Holofote Virtual: Esse tempo fora daqui, o que te trouxe, pra onde te leva?

Michelle Cunha: Talvez tenha trazido um pouco mais de confiança, de poder acreditar que posso voar sempre que sentir vontade e que tenho um lugar para onde sempre posso voltar, que é Belém. O contato com pessoas diferentes, com outras paisagens me fez ver o mundo é minha casa e que com meu trabalho posso ir onde quiser e que é através dele que a maioria das minhas relações acontecem, então em cada lugar um pouco mais de aprendizado, de trocas, de perdas e de ganhos, de saudade que fica, de vontade de seguir um pouco mais além.

Holofote Virtual: Algum projeto novo em desenvolvimento? Tens entrado em editais, buscado apoios, como está este lado da produção?

Michelle Cunha: Fui convidada para expor em agosto na galeria do Centur, ainda estou produzindo uma série de telas em grandes formatos (180x100cm), numa exposição diferente desta que levo pra Gotazkaen. Não consigo colocar projetos em editais peque tenho uma certa dificuldade de pensar projetos que não sejam em grupo, mas tenho buscado proximidade com pessoas com quem tenho afinidades e tenho algumas ideias para vídeo arte que é algo que ainda não experimentei, mas que me encanta. Por enquanto minha fonte de renda é a comercialização de reproduções e painéis em paredes que faço por encomenda.

Holofote Virtual: Vives de arte? 

Michelle Cunha: Só sei que tenho vivido, porque sempre crio um modo de viver que não precisa ser dentro dos modelos que nos são impostos por essa lógica de mercado, de consumo. Belém precisa olhar mais para seus artistas, ainda não descobri um jeito de distribuir melhor meu trabalho aqui, por isso entrei num ritmo menos acelerado neste sentido. 

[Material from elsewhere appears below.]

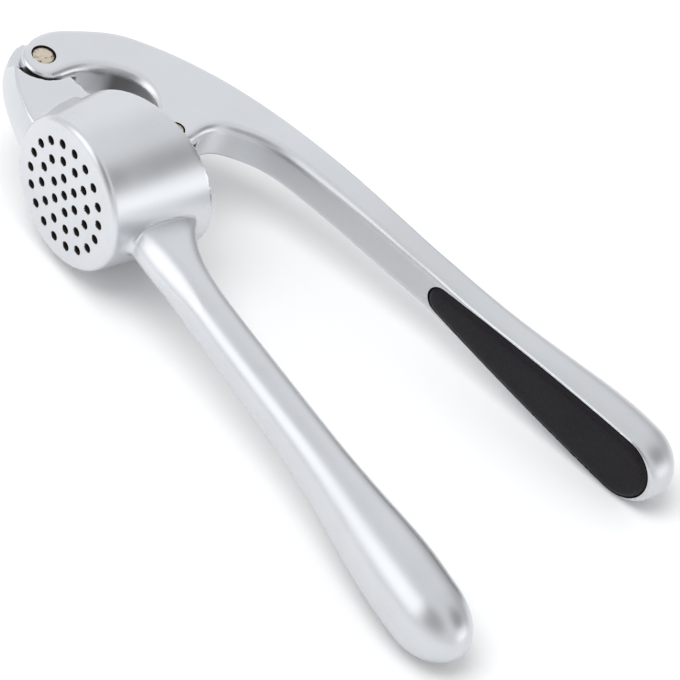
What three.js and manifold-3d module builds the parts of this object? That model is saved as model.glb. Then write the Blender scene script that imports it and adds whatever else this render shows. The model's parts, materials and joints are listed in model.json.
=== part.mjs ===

Brasília ainda é o lugar onde consigo comercializar melhor meus trabalhos por enquanto, mas eu não entendendo muito dessa lógica de mercado e gosto de pensar que vivo das vendas que eu mesma faço, onde meu maior público ainda são os amigos. 

É sempre estranho pensar a parte financeira do que faço, talvez por isso eu não consiga me encaixar num sistema mais mercadológico. Gosto de pensar que o dinheiro é consequência e não a principal motivação.